Кинокритика — это сам фильм плюс некоторый текст, который просто является результатом смыслопорождения в голове у критикующего. Критика не является тавтологией только потому, что читатель со своей интерпретацией осваивает другую. Но любой текст эксперта обладает неким властным эффектом. Часто ли человек отдает предпочтение собственным смыслам после прочтения «кинотекста», что куда лучше связывает собственные смыслы воедино и куда убедительнее связывает их с кино?
Исследование — попытка описания логики кино, которая и создает тот уникальный опыт. Оно может быть схоже с экспериментом — описанием действия нейролептика на физиологию организма, состояния человека, подверженного аффекту психотропных веществ, которые дают эмпирический галлюциногенный эффект. Но разве под действием психоделиков люди ухватывают одинаковые галлюцинации?

Современный анализ кино, который предполагает заимствование концепции из других областей от философии до социологии, антропологии и психоанализа в этом плане куда интереснее. Ведь это осознание кино, прежде всего, как не просто искусства, которое должно поддаваться особым закономерностям считывания, своеобразного законсервированного памятника истории, а как источника особого опыта субъекта в социокультурном пространстве.
Метафорическое и аллегорическое сравнения происходят за счет схватывания уже существующего в голове представления. Человек — носитель этих, данных культурой, представлений. Каждый субъект обладает культурным кодом, и не стоит думать, что режиссер и зритель так далеки друг от друга, ведь соединение культурного бессознательного, тождественность представлений об окружающем, сходная семантическая картина мира и делает кинотеатр местом коммуникации.
Может быть, проблема исследования именно смысловой части кино состоит в принятии всех зрителей как равных, но дело в том, что кино — место инклюзии и эксклюзии. Именно поэтому стоит говорить о подготовленном зрителе и неподготовленном. Кинотеатр — истинное место формирования смыслов в кинопроизводстве, всё остальное от потребления мифологий из среды зрителями в течение всей своей жизни до съемки самого кино — приготовление к кинопоказу и кинопросмотру, этому кульминационному моменту, когда должна свершиться коммуникация. Для зрителя кино — фокус, для режиссера — трюк.

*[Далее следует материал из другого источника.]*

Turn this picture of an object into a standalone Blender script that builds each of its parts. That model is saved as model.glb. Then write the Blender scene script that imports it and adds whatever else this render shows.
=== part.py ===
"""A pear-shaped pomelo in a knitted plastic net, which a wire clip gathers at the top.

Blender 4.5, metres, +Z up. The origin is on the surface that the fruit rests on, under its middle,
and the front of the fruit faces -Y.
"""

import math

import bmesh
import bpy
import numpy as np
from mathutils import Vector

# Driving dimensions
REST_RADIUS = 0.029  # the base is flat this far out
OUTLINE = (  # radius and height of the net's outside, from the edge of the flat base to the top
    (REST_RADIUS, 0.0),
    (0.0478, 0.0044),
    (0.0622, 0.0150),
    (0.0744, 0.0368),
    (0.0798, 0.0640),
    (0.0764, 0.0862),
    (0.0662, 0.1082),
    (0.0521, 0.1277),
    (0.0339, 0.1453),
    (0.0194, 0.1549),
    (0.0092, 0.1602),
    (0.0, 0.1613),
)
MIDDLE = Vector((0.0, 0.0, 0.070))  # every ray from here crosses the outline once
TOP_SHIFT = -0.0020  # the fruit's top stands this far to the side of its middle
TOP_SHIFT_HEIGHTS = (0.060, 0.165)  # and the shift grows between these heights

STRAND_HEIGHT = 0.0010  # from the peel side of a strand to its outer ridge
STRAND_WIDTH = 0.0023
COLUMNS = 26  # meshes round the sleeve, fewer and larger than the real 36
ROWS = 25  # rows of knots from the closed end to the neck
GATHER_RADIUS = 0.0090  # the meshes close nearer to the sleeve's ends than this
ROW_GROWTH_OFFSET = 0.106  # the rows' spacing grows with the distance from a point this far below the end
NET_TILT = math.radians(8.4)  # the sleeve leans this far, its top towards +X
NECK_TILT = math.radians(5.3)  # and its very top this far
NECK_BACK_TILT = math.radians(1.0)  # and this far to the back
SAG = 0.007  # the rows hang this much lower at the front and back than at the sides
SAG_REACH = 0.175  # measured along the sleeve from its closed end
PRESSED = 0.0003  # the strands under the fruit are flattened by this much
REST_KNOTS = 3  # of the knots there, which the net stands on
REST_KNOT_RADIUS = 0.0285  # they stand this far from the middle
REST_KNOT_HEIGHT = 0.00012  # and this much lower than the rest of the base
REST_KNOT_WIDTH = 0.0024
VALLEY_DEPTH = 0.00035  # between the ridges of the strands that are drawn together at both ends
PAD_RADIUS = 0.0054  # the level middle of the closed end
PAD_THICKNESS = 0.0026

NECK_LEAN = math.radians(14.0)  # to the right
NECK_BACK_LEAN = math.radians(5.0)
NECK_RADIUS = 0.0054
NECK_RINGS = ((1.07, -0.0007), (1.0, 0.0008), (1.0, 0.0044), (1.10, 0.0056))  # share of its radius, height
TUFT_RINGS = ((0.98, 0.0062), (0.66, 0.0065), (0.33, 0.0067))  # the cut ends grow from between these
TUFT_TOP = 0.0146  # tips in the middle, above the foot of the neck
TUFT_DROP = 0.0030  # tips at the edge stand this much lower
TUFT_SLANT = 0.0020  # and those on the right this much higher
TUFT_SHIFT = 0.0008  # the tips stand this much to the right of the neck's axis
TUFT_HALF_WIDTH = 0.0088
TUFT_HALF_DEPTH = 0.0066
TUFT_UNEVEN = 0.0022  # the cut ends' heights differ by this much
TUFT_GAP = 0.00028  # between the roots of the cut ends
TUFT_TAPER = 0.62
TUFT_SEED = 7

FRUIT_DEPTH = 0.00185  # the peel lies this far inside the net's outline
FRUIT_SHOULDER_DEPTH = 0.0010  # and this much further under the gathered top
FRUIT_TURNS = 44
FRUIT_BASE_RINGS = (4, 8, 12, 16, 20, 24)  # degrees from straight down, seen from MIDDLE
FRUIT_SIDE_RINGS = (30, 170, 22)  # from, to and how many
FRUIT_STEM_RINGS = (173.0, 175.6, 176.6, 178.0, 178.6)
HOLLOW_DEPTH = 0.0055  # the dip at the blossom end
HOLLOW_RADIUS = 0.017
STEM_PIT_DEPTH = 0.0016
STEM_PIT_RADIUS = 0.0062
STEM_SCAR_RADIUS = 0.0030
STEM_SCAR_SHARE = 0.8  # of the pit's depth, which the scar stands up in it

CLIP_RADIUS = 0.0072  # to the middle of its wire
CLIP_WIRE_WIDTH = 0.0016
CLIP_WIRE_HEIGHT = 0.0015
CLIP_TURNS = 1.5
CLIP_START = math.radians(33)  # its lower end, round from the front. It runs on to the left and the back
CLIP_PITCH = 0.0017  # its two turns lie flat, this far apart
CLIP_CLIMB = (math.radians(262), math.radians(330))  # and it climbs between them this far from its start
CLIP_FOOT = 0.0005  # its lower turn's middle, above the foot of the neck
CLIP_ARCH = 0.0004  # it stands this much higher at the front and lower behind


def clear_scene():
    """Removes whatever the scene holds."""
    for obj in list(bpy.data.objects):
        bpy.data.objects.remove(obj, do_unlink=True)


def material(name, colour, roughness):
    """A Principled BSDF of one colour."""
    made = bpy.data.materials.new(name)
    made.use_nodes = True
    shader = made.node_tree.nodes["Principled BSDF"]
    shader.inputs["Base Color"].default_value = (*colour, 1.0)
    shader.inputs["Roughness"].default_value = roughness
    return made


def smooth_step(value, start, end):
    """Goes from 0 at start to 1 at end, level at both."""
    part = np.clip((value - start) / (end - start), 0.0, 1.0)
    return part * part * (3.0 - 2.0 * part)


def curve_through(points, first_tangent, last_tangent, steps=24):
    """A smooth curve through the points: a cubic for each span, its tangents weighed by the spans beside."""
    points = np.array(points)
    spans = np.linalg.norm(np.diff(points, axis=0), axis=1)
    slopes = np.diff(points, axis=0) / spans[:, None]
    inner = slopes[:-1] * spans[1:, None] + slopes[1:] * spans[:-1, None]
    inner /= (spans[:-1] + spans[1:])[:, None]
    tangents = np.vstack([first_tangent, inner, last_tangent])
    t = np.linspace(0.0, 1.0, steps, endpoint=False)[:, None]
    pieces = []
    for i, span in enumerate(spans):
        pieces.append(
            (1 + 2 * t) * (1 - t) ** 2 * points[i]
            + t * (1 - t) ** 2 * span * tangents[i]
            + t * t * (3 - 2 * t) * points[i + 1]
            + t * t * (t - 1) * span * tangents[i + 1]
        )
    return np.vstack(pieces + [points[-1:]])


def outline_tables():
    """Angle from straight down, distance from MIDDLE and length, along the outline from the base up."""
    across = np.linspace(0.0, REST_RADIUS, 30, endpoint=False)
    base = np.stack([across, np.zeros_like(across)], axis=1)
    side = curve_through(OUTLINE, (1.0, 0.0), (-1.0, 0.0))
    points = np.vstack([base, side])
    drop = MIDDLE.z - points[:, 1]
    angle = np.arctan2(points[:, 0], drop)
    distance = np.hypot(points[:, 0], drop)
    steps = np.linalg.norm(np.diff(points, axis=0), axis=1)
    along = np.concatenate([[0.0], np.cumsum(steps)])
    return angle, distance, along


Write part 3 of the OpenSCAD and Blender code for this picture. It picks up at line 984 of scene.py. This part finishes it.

Поэтому исследование кино должно подлежать мифическому, семиотическому вскрытию для объяснения механизма созданиях разных трактовок, объяснению феномена вариативности понимания кино. Но прежде стоило бы вообще определить понятие «мифология».
Что такое мифология: как мы живем в мире постоянного мифотворчества
Под мифологией дорогой читатель вероятно понимает лишь не выходящее за область Античности, но миф — не исторический пережиток, а современная реальность. Как еще говорил Эдмунд Гуссерль в одном из своих докладов о кризисе Европейского духа: мифо-религиозная установка — та установка, которая все еще предполагает естественное существование, ориентацию на какую-то ограниченную часть мира, но уже упорядоченную. Космос — то, что понятно, приемлемо, допустимо, очевидно; хаос — все остальное.

Человек, живущий в рамках античной мифологии, уже предполагает не только окружающий (как бы материальный мир), но что-то поверх него, некоторые силы, целое антропоморфное семейство, руководящее материальным или постоянно присутствующим вместе с ним. Со-бытие. Реальный эмпирический мир неотделим от воображаемого. Как молния неотделима от Зевсовой воли. Мир для человека = биосфера + семиосфера, иначе — природа + культура, неотделимые в мифологическом сознании.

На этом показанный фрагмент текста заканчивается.